Como se irá portar um Putin acossado, contrariado nos seus desejos expansionistas?
Ei-los que entram, apenas acompanhados pelo intérprete. Ah, mas a cara que este faz, mal começa a reunião: Meu amigo, a sua fúria taxativa é impressionante! Sabe o que lhe digo, caro Presidente ? Que devia impor mais sanções à Rússia! Sim, para sermos mais convincentes.

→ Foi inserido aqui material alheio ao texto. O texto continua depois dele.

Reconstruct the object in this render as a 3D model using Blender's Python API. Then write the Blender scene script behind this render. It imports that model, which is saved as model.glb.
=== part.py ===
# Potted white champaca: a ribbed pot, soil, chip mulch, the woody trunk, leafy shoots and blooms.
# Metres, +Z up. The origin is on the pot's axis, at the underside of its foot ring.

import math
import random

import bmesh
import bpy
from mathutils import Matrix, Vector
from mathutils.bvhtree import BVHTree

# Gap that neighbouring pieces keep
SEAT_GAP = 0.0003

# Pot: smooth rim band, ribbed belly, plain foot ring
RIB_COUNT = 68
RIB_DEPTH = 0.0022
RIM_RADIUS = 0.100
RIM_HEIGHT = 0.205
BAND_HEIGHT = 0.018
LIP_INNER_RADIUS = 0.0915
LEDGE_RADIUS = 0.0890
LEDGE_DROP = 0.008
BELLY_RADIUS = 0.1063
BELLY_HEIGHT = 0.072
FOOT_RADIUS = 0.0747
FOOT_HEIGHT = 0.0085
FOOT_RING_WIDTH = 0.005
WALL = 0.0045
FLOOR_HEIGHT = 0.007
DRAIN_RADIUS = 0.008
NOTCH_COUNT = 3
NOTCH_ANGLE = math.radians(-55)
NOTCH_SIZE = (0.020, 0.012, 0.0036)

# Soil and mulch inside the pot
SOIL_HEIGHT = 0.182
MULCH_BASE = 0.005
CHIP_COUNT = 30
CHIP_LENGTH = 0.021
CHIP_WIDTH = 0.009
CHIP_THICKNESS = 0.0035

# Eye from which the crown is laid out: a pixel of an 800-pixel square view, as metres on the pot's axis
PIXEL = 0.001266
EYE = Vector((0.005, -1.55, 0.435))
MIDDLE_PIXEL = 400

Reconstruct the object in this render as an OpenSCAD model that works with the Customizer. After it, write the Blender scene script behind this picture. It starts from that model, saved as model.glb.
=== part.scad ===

- Pois, pois. Mas atenção, que é preciso não arriscarmos demasiado! Estamos a ser observados por milhões de pessoas. É que depois deixava de ter graça esta comédia que andamos a viver. É preciso que acreditem piamente que nos odiamos um ao outro, de um modo quase selvagem, sem margem para um possível entendimento!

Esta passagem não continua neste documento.